Now into the "real Highlands", and yes, we did see Nessie at Loch Ness -- where the Caledonian Canal headed off through locks to the west. And what's more, she had a little one beside her! She was very well done in topiared box.

Inverness is a city of note, strong granite buildings, beside attractive River Ness and bridges. Farther north we noted the brown and gold of the hills -- bracken and gorse ablaze with gold (don't tell NZ farmers!)

Full Scottish breakfast gave us our first taste of haggis (actually rather tasty, for you Kiwis who are aghast -- and no, it wasn't made of sheep's stomach!)
How soft and lilting was our hostess's accent -- we sure were in the Highlands now.

Sad to learn that the bottom has fallen out of farming there -- often only B & B is keeping them going. The woollen "capital", Hawick, once had 26 woollen mills.
Now only 2 or 3 remain. Beautiful scenery for us tourists, but we felt for them in the loss of markets, and therefore future for their farms.

Like giant Martians striding out to sea, oil rigs in the Moray Firth were in for maintenance. The oil industry now employs many, but is disruptive on family

Learnt about the Picts at Burghead, and enjoyed the North Sea gently splashing the rocks -- an idyllic spot. Burghead was a Pictish Fort in the 500s. Mervyn would have enjoyed watching the constant appearance of RAF planes darting across the sky in formation -- Yvonne's camera kept skewing up there!!

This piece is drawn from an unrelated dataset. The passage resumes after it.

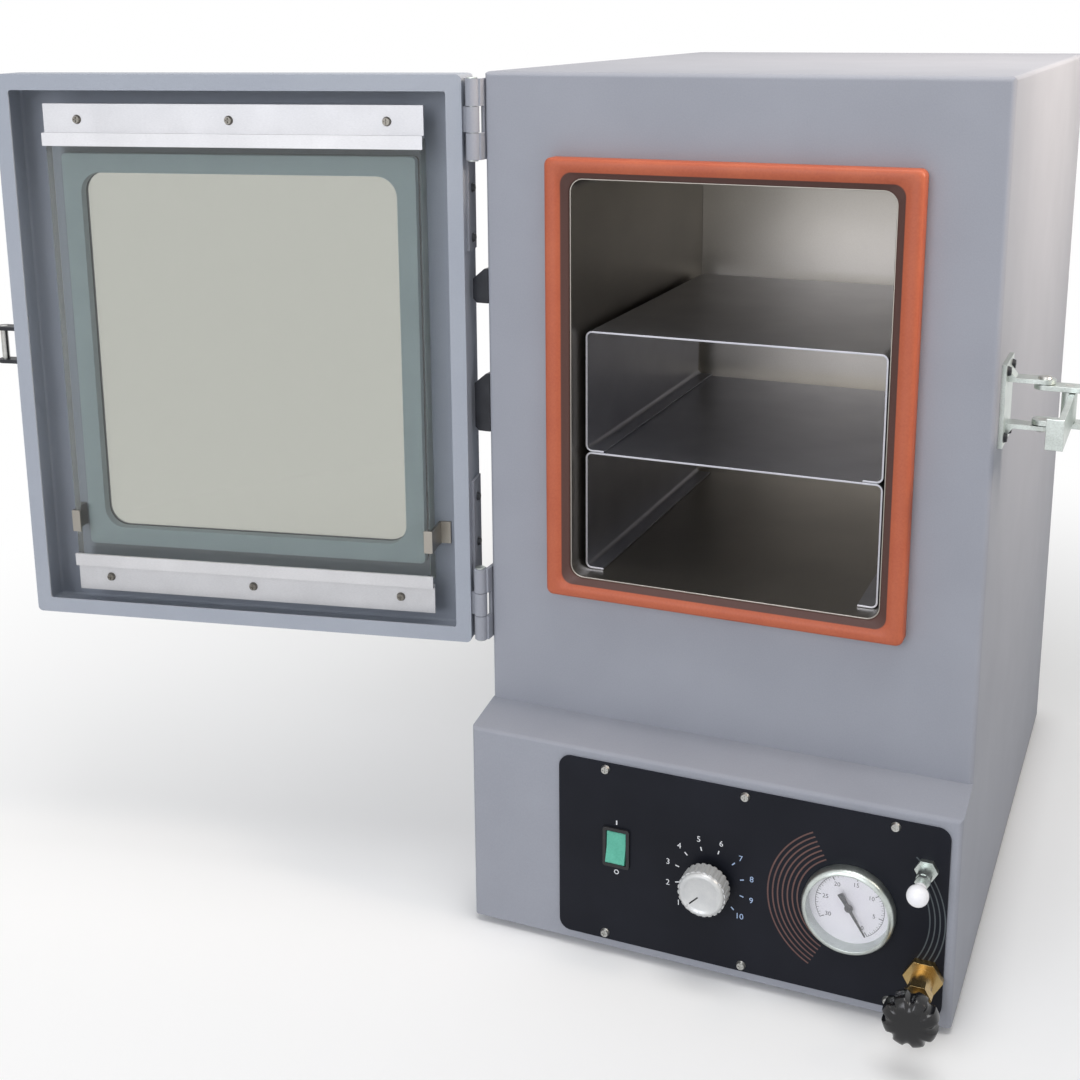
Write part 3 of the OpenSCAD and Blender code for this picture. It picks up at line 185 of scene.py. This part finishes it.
# Tinted acrylic rocker: smooth, glossy and one green right through
green_acrylic = finish("green_acrylic", ("#50a891", "#5db69e"), 1.5, 0.01, (0.20, 0.26), 10)
# Turned and anodised aluminium: pale, with a soft shine
knob_aluminium = finish("turned_knob_aluminium", ("#c3c5c6", "#d2d3d2"), 0.35, 0.006, (0.30, 0.38), 8, Metallic=0.35)
# Moulded urea resin: hard, white and glossy
white_urea = finish("white_urea_resin", ("#eeeef2", "#f6f6f8"), 1.2, 0.008, (0.18, 0.26), 10)
# Sprayed enamels of the gauge: flat and even, white on its dial and black on its needle
dial_enamel = finish("white_dial_enamel", ("#eeecf4", "#f4f3f8"), 0.8, 0.005, (0.4, 0.46), 15)
needle_enamel = finish("black_needle_enamel", ("#0b0b0c", "#121213"), 0.6, 0.004, (0.4, 0.5), 8)
# Machined brass: warm, bright and lightly tarnished
machined_brass = finish("machined_brass", ("#ab915f", "#bda475"), 0.4, 0.006, (0.24, 0.32), 12, Metallic=1.0)
# Drawn copper tube, dulled by handling
copper_tube = finish("drawn_copper", ("#b5714d", "#c9835c"), 0.6, 0.006, (0.3, 0.4), 20, Metallic=1.0)
# Mineral wool: matt, straw-coloured fibre in deep tufts
mineral_wool = finish("mineral_wool", ("#a39a70", "#c4bb92"), 2.5, 0.9, (0.85, 0.95), 30)
# Screen-printing inks: flat, dull films
INKS = {name: finish(name + "_ink", (low, high), 1.0, 0.002, (0.45, 0.5), 20) for name, low, high in (
    ("white", "#d7dade", "#e2e4e7"), ("pale_blue", "#9db4d6", "#adc2e0"), ("rust", "#573d3a", "#644640"),
    ("slate", "#3f474c", "#4a5256"), ("black", "#101011", "#161617"))}


def brown_the_lip(material):
    """Paints shade onto the silicone of the lip inside the mouth, where the bead shades it. The colour is mixed
    towards a dark brown by the mesh's lip value, 0 on the crest and 1 at the opening."""
    tree = material.node_tree
    surface = tree.nodes["Principled BSDF"]
    unshaded_tone = surface.inputs["Base Color"].links[0].from_socket
    share = add(tree, "Attribute", attribute_name="lip")
    mixed = add(tree, "Mix", {"Factor": share.outputs["Fac"], MIX_FIRST: unshaded_tone, MIX_SECOND: linear("#4a2c25")},
                data_type="RGBA")
    tree.links.new(mixed.outputs[MIX_RESULT], surface.inputs["Base Color"])


# Painted shade: the lip inside the mouth is coloured dark brown where the bead shades it
brown_the_lip(red_silicone)

# A clear sheet's faint waves: how far apart they are, and how high, in mm
WAVE, WAVE_HEIGHT = 6, 0.0015


def clear(name, tint, rough, **shader):
    """Clear sheet, the same all over, under a faint waviness that bends what shows in it."""
    material, tree, surface = new_material(name, Base_Color=linear(tint), Roughness=rough, **shader)
    place = add(tree, "TexCoord").outputs["Object"]
    wave = add(tree, "TexNoise", {"Vector": place, "Scale": 1 / (WAVE * MM), "Detail": 3.0})
    bump = add(tree, "Bump", {"Height": wave.outputs["Fac"], "Distance": WAVE_HEIGHT * MM})
    tree.links.new(bump.outputs[0], surface.inputs["Normal"])
    return material


# Polished plate glass: clear, with a faint green cast
plate_glass = clear("soda_lime_plate_glass", "#d3d7d4", 0.0, Transmission_Weight=1.0, IOR=1.52)
# Extruded polycarbonate: clear, with a slight haze and a warm cast
polycarbonate = clear("polycarbonate_sheet", "#dcd9d2", 0.05, Transmission_Weight=1.0, IOR=1.58)
# Thin domed glass: nothing but its gloss shows
gauge_glass = clear("gauge_glass", "#f6f6fa", 0.01, Alpha=0.08)

GROUND_ROUGHNESS = 0.6


def grind_the_edge(material):
    """Roughens the plate's sawn and ground edge, where the mesh's edge value is 1, and leaves its faces polished."""
    tree = material.node_tree
    share = add(tree, "Attribute", attribute_name="edge")
    rough = add(tree, "MapRange", {"Value": share.outputs["Fac"], "To Min": 0.0, "To Max": GROUND_ROUGHNESS})
    tree.links.new(rough.outputs[0], tree.nodes["Principled BSDF"].inputs["Roughness"])


grind_the_edge(plate_glass)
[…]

And so back down... noting again how Scotland's standards were still waving proudly...

We would have loved to have visited the western isles, and even the Orkneys, where Jeff's Dad was stationed at the time of Jeff's birth during the war. But we are tremendously privileged to even have this visit, and know we can't do everything!

So now it is time to say farewell; as the signs in Scotland say, "Haste Ye Back".

Saturday, July 17, 2004

Mum and Dad in Italy - the story

Not something us kiwis can do. but many Brits can -- fly to Europe for a long weekend! Jeff's cousins, Sara & John Barratt, having recently purhased a holiday house in Italy, had invited us to spend a Bank Holiday W/E there with them. So, using cheap flights now available within and from Britain, that's what we did! And so to Ancona on the Adriatic Coast, and north a little to Mondavio, in the Marche region.

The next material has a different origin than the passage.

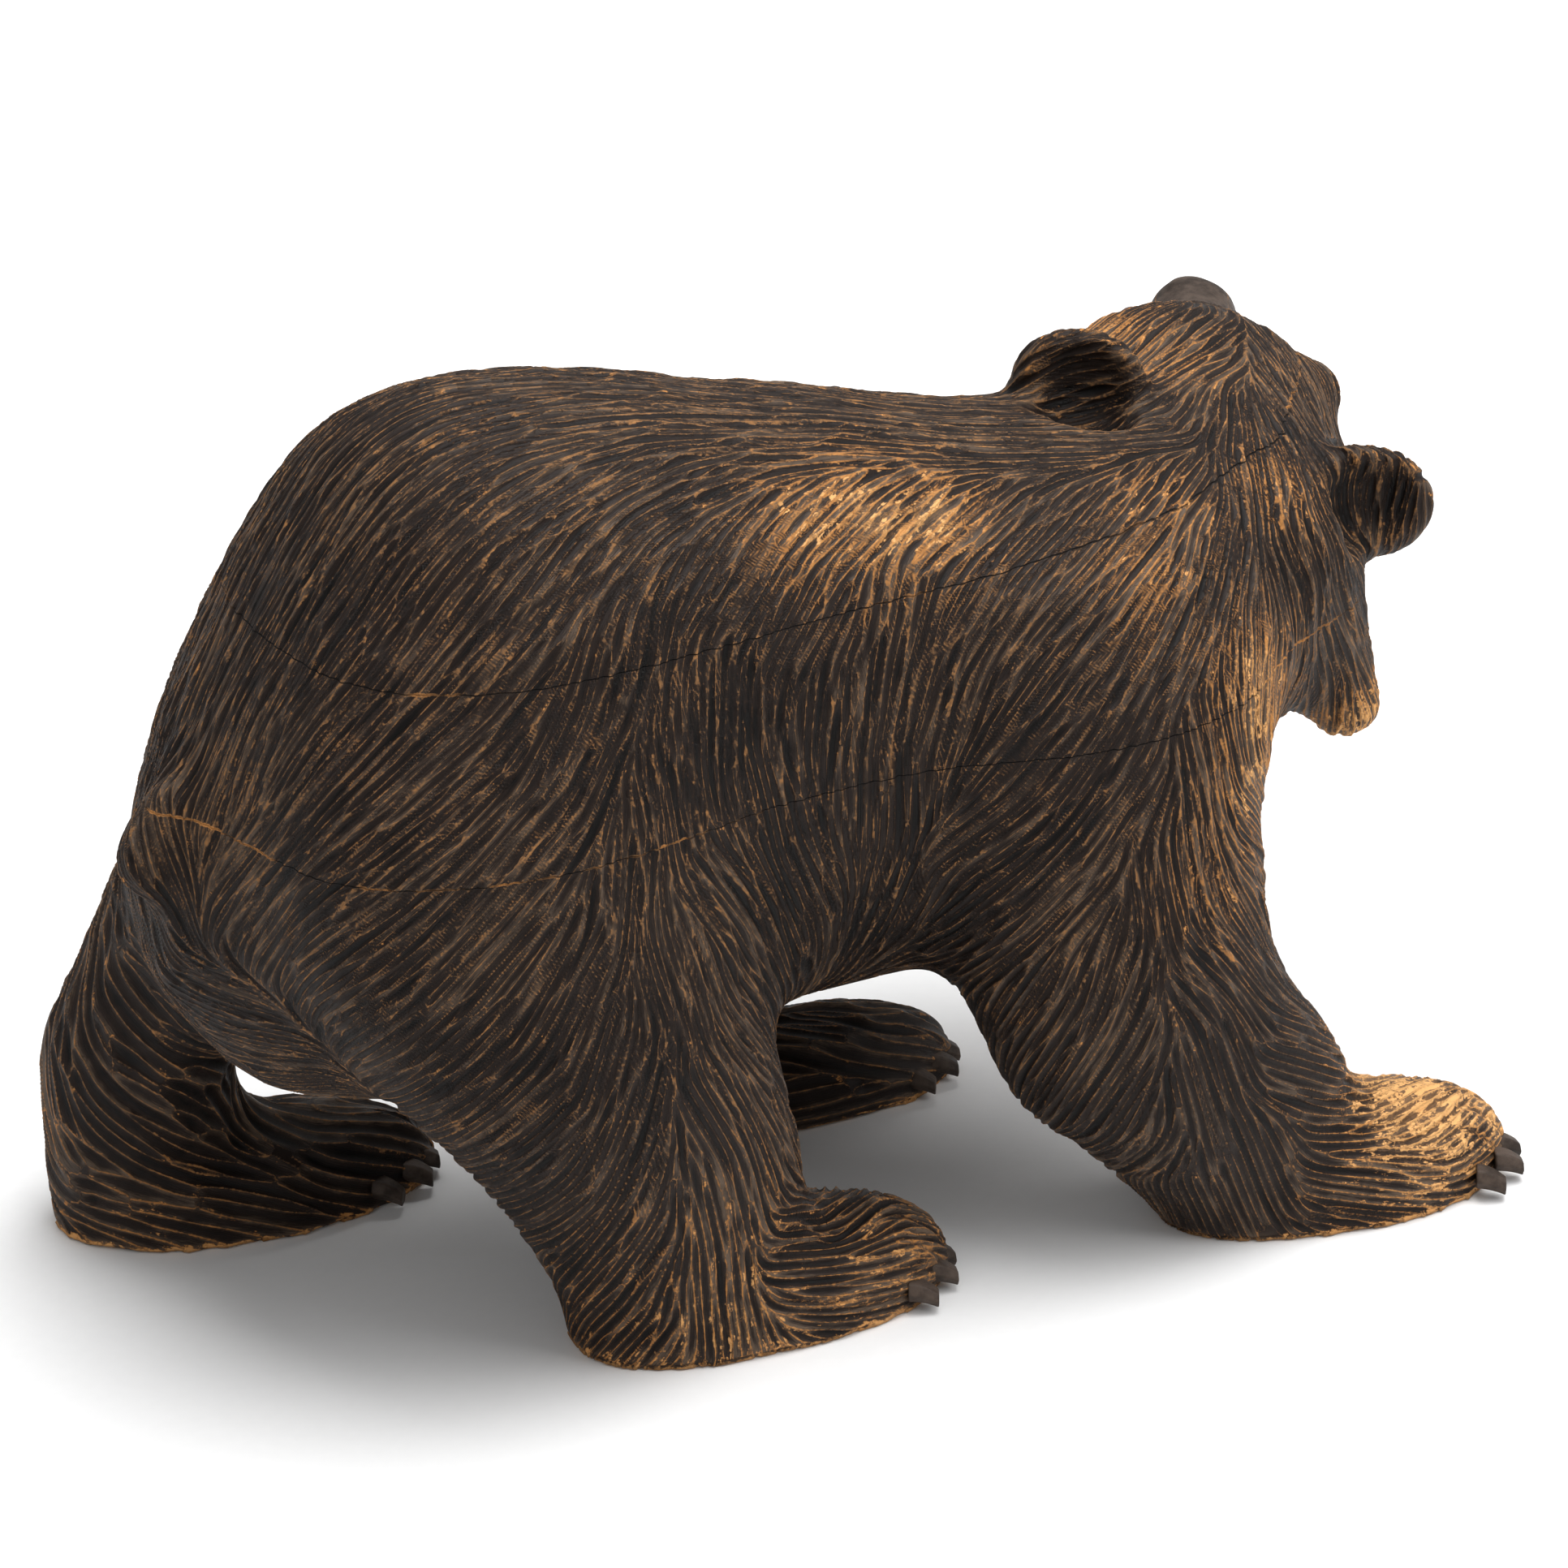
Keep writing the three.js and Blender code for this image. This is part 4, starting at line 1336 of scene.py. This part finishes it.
    # where the knife has left the wood smooth, a soft grey sheen is painted into its colour
    smooth = sums(tree, "SUBTRACT", 1.0, furry)
    paintedSmoothSheen = mixed(tree, ramped(tree, patch, 0.35, 0.65), fromHex("#2c231d"), fromHex("#4c4038"))
    base = mixed(tree, smooth, base, paintedSmoothSheen)
    bare = sums(tree, "MAXIMUM", line, sums(tree, "MULTIPLY", chips, weighed((furry, 0.5), (0.5, 1.0))))
    palest = weighed((wornLessShade, 0.9), (patch, 0.6), (centred(speck), 0.7), (centred(shreds), 0.5), (chips, 0.3))
    tan = mixed(tree, ramped(tree, palest, 0.2, 0.8), fromHex(values["brown"]), fromHex(values["tan"]))
    tan = mixed(tree, ramped(tree, palest, 0.7, 1.4), tan, fromHex(values["pale"]))
    tree.links.new(mixed(tree, bare, base, tan), shader.inputs["Base Color"])
    rough = weighed((speck, 0.3), (bare, 0.2), (streak, 0.15))
    tree.links.new(sums(tree, "ADD", rough, 0.3), shader.inputs["Roughness"])
    shader.inputs["Specular IOR Level"].default_value = values["specular"]
    crestRise = ramped(tree, offCrest, 0.0, 1.6, 1.0, 0.0)
    relief = weighed((streak, 0.6), (speck, 0.3), (sums(tree, "MULTIPLY", crestRise, furry), 0.7))
    bump = add(tree, "ShaderNodeBump", {"Strength": 0.8, "Distance": 0.3 * mm, "Height": relief})
    tree.links.new(bump.outputs[0], shader.inputs["Normal"])
    return material


# Beech dowel rod, planed round and left plain: pale straw with fine darker flecks along the grain.
def beechRod():
    material, tree, shader = newMaterial("plain beech rod")
    where = add(tree, "ShaderNodeTexCoord").outputs["Object"]
    grain = noise(tree, where, 0.9 * mm, 4, 0.6, (1.0, 1.0, 0.08))
    colour = mixed(tree, ramped(tree, grain, 0.35, 0.7), fromHex("#a97c4e"), fromHex("#d6b083"))
    tree.links.new(colour, shader.inputs["Base Color"])
    tree.links.new(ramped(tree, grain, 0.2, 0.8, 0.55, 0.75), shader.inputs["Roughness"])
    bump = add(tree, "ShaderNodeBump", {"Strength": 0.4, "Distance": 0.05 * mm, "Height": grain})
    tree.links.new(bump.outputs[0], shader.inputs["Normal"])
    return material


# Pressed glass eye: a black pupil and a dark amber ring under a polished surface.
def amberGlass():
    material, tree, shader = newMaterial("amber pressed glass")
    facing = attribute(tree, "facing")
    where = add(tree, "ShaderNodeTexCoord").outputs["Object"]
    fleck = noise(tree, where, 0.5 * mm, 3, 0.6)
    ring = mixed(tree, ramped(tree, fleck, 0.3, 0.7), fromHex("#3a1c08"), fromHex("#7a4215"))
    iris = mixed(tree, ramped(tree, facing, 0.86, 0.9), ring, fromHex("#050302"))
    colour = mixed(tree, ramped(tree, facing, 0.55, 0.62), fromHex("#080504"), iris)
    tree.links.new(colour, shader.inputs["Base Color"])
    tree.links.new(ramped(tree, fleck, 0.2, 0.8, 0.04, 0.08), shader.inputs["Roughness"])
    shader.inputs["IOR"].default_value = 1.52
    shader.inputs["Coat Weight"].default_value = 0.6
    return material


def paperFloor():
    material, tree, shader = newMaterial("white paper floor")
    where = add(tree, "ShaderNodeTexCoord").outputs["Object"]
    tooth = noise(tree, where, 3 * mm, 3, 0.6)
    tree.links.new(mixed(tree, tooth, fromHex("#f4f4f4"), fromHex("#f8f8f8")), shader.inputs["Base Color"])
    shader.inputs["Roughness"].default_value = 0.9
    shader.inputs["Specular IOR Level"].default_value = 0.1
    return material


def dress(thing, material):
    thing.data.materials.clear()
    thing.data.materials.append(material)


linden, beech, amber = stainedLinden(), beechRod(), amberGlass()
for piece in wood:
    dress(piece, linden)
for piece in eyes:
    dress(piece, amber)
for name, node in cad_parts.items():
    if "dowel" in name:
        dress(node, beech)
print("materials on")


# ---------- floor, light and camera ----------
room = {"floor": 6.0, "floorBelow": 0.0002, "lampsAim": (0, 0, 0.09), "glow": 0.42}


def studio():
    corners = np.array([[-1, -1, 0], [1, -1, 0], [1, 1, 0], [-1, 1, 0]]) * room["floor"] / 2
    floor = makeObject("floor", corners - (0, 0, room["floorBelow"]), np.array([[0, 1, 2, 3]]), smooth=False)
    dress(floor, paperFloor())
    lamps = {  # place, size and power of each soft box, all turned to the figure's middle
        "overhead": ((0.3, 0.1, 1.6), 1.3, 33),
        "left": ((-1.4, -0.8, 1.2), 0.9, 1.5),
        "right": ((1.1, -1.1, 1.2), 1.1, 13),
    }
    for name, (place, size, power) in lamps.items():
        light = bpy.data.lights.new(name, "AREA")
        light.size, light.energy = size, power
        lamp = bpy.data.objects.new(name, light)
        lamp.location = place
        aim = np.array(room["lampsAim"]) - place
        lamp.rotation_mode = "QUATERNION"
        lamp.rotation_quaternion = Vector(aim).to_track_quat("-Z", "Y")
        bpy.context.scene.collection.objects.link(lamp)
    world = bpy.data.worlds.new("pale room")
    bpy.context.scene.world = world
    world.use_nodes = True
    world.node_tree.nodes["Background"].inputs["Color"].default_value = (1, 1, 1, 1)
    world.node_tree.nodes["Background"].inputs["Strength"].default_value = room["glow"]
    bpy.context.scene.view_settings.view_transform = "Standard"


def standCamera():
    values = {"turn": -26.0, "lift": 27.0, "away": 1.25, "aim": (0, 0, 0.091), "lens": 141.4}
    turn, lift = math.radians(values["turn"]), math.radians(values["lift"])
    back = Vector((math.sin(turn) * math.cos(lift), -math.cos(turn) * math.cos(lift), math.sin(lift)))
    lens = bpy.data.cameras.new("camera")
    lens.lens, lens.sensor_width = values["lens"], 36
    lens.clip_start, lens.clip_end = 0.05, 30
    camera = bpy.data.objects.new("camera", lens)
    camera.location = Vector(values["aim"]) + back * values["away"]
    camera.rotation_mode = "QUATERNION"
    camera.rotation_quaternion = (-back).to_track_quat("-Z", "Y")
    bpy.context.scene.collection.objects.link(camera)
    bpy.context.scene.camera = camera


studio()
standCamera()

And what a beautiful mediaeval town it was. Built on a hill (as they all were, for fortress reasons), from narrow cobbled streets, the 3 storeyed brick houses rise directly, wooden-shuttered with tiled roofs, enhanced by geraniums & petunias in window boxes, on balconies, and in pots at the doors. And roses, roses, roses -- large and bright, red, gold... what a sight -- so many bigger-than-life roses on each bush!

Each fortress town had its medieval brick walls, [other houses around outside], and central church building, with bell tower silhouetted against the skyline -- often, incongruously, vying with a 20th C yellow crane for prominence!

In the gentle valleys between, crops of wheat were ripening, tall cylindrical cypresses punctuating the landscape. John & Sara's house was built at the turn of the century; thenadays animals were stalled below, with family home above. J & S have completely refurbished, keeping the style both traditiional and Italian, with 21st C convenience. Intriguing to close and lock the shutters every time one goes out! Peals of bells sounded at 7:00am each morning, and thereafter throughout the day.

Explored Mondavio and Urbino; viewed an exhibition of old Italian paintings at the Duke's palace. Another day we drove over the Appenines into Tuscany on the west, to visit Siena. Siena was once a capitial city to rival Florence -- at its peak from 1260 - 1348. Has a municipal bell tower 330ft high. The huge ornate Roman Catholic church building is most unusual with its black & white "stripes" all the way up in marble. Townsfolk were required to bring loads of marble each to build it. Thenadays set to become the largest in Christendom, but the Black Death
took a huge toll, leaving a great unfinished portion.

Tuesday, July 06, 2004

Daves plans

well yeah time to update you all. i have 3 1/2 weeks left at work and then i leave Nelson on August 5th arriving Auckland about midday. hope all of us in nz might get together at mum and dads for dinner that nite and maybe watch some video of their trip. then friday the 6th i fly out late afternoon for LA. spend the weekend in LA with Robin and Joel--friends from Kamp Kanakuk. will go to Knottsberry farm and hopefully saddleback church. then fly on to Columbus Ohio to stay with Beki and we are goin to road trip down to south carolina to stay with one of Bekis good friends from university. i have met this friend also-her name is Charity. then i dont know what!! i may go on down to Florida or i might go back to Columbus--not sure. i may try and find cash work anywhere along the way and if no luck then before i run out of money i will head to the UK. so i will not be going to Paraguay this year. lack of finance is determining this as i need money for the flight to UK and at this stage the plan is to work from there and maybe head into europe to travel, live, work whatever comes along!! (no planned return date to NZ at this stage)well i will update along the way. hope you are all well!!


PS i have moved out of the flat and am house sitting at uncle graemes and aunty jans--they left yesterday and will be in canada now.